- Theatrical release poster
- Directed by: Arindam Sil
- Starring: Rituparna Sengupta; Abir Chatterjee; Arunima Ghosh; Indrasish Roy; Sauraseni Maitra; Rajatava Dutta;
- Cinematography: Shubhankar Bhar
- Edited by: Sanglap Bhowmik
- Music by: Bickram Ghosh
- Production company: Camellia Productions
- Release date: 13 January 2023;
- Running time: 149 minutes
- Country: India
- Language: Bengali

= Maayakumari =

2023 Indian Bengali-language film

Maayakumari is a 2023 Indian Bengali language mystery drama film directed by Arindam Sil. It stars Rituparna Sengupta, Sauraseni Maitra, Ambarish Bhattacharya, Abir Chatterjee and Rajatabha Dutta. The music was composed by Bickram Ghosh. It was theatrically released on 13 January 2023.

== Synopsis ==
Set in the 1940s, the film is about the sudden disappearance of Maaya Kumari.

== Cast ==
- Abir Chatterjee as Kanan Kumar and Ahir Chatterjee
- Arunima Ghosh as Aruna alias Runi
- Rituparna Sengupta as Maayakumari
- Sauraseni Maitra as Nandini
- Ambarish Bhattacharya
- Rajatava Dutta as Sheetal Bhattacharya
- Ashim Roy Chowdhury
- Falaque Rashid Roy
- Joydeep Kundu
- Indrasish Roy
- Arna Mukhopadhay

==Production==
On 19 November 2019, On the occasion of 100 years completion of Bengali cinema, director Arindam Sil officially announced the film by sharing the title poster "Maayakumari" through social media. Rituparna Sengupta's first collaboration with Arindam Sil.

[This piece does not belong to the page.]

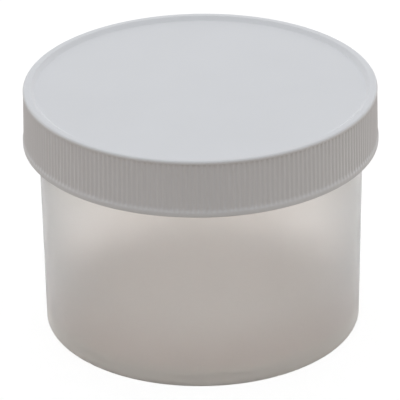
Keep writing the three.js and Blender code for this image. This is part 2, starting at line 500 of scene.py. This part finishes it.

On 21 December 2019, principal photography took place in Kolkata, West Bengal Filming was wrapped up on 20 January 2020

== Soundtrack ==

The music was omposed by Bickram Ghosh with lyrics by Subhendu Dasmunshi, and sung by Madhubanti Bagchi. The first single titled "Madhumashey Phool Photey" was released on 11 May 2020; the second song, titled "Bhalobese Eto Jwala Jodi", was released on 7 October 2020.

Track listing
| No. | Title | Singer(s) | Length |
|---|---|---|---|
| 1. | "Ami ke" | Ujjaini Mukherjee | 2:56 |
| 2. | "Ami Ke" | Haimant Shukla | 2:32 |
| 3. | "Chilekotha" | Ujjaini Mukherjee, Shovon Ganguly | 3:50 |
| 4. | "Chokher Jole" | Manomay Bhattacharya | 3:03 |
| 5. | "Journey Song" | Ujjaini Mukherjee, Dibyendu Mukherjee | 2:46 |
| 6. | "Loke Jodi" | Ankita Bhattacharya | 2:33 |
| 7. | "Madhu Mashe" | Madhubanti Bagchi | 3:49 |
| 8. | "Phule Jodi" | Iman Chakraborty | 3:55 |
| 9. | "Rat Jaga Ghum" | Indrani Sen | 2:39 |
| 10. | "Sarata Din Por" | Manomay Bhattacharya | 3:24 |
| 11. | "Bhalobheshe eto jala" | Iman Chakraborty | 3:02 |
| Total length: |  |  | 32:29 |

==Reception==
Agnivo Niyogi of The Telegraph Wrote "At its core, Maayakumari is a love story that ends in heartbreak. Maaya's affair with Kanan finds a resonance in Ahir's relationship with Runi". Poorna Banerjee of The Times of India gave the film a rating of 3/5 and says "But the script could have been far tighter, especially around the character of Runi, who is probably the weakest link in the tale. This is perhaps why despite the ensemble cast, the film fails to retain the attention of the audience in certain areas, making it a one-time watch at best". Shamayita Chakraborty of Ott Play gave the film a rating of 3/5 and wrote "Maayakumari has its limitations. Despite that, it is a nice film to watch. It has its cinematic moments to entertain and keep you hooked to the screen. Also, Maayakumari is a film that is best enjoyed on the big screen". A reviewer of Sangbad Pratidin wrote "The overall performance of Rituparna, Abir, Arunima, Indrashis, Souraseni, Arn, Ambarish was better. Everyone is careful to act keeping their time and environment in mind. Abir, Arunima and Rituparna were understandably uncomfortable with the prosthetic makeup, but it comes down to the excellence of the acting".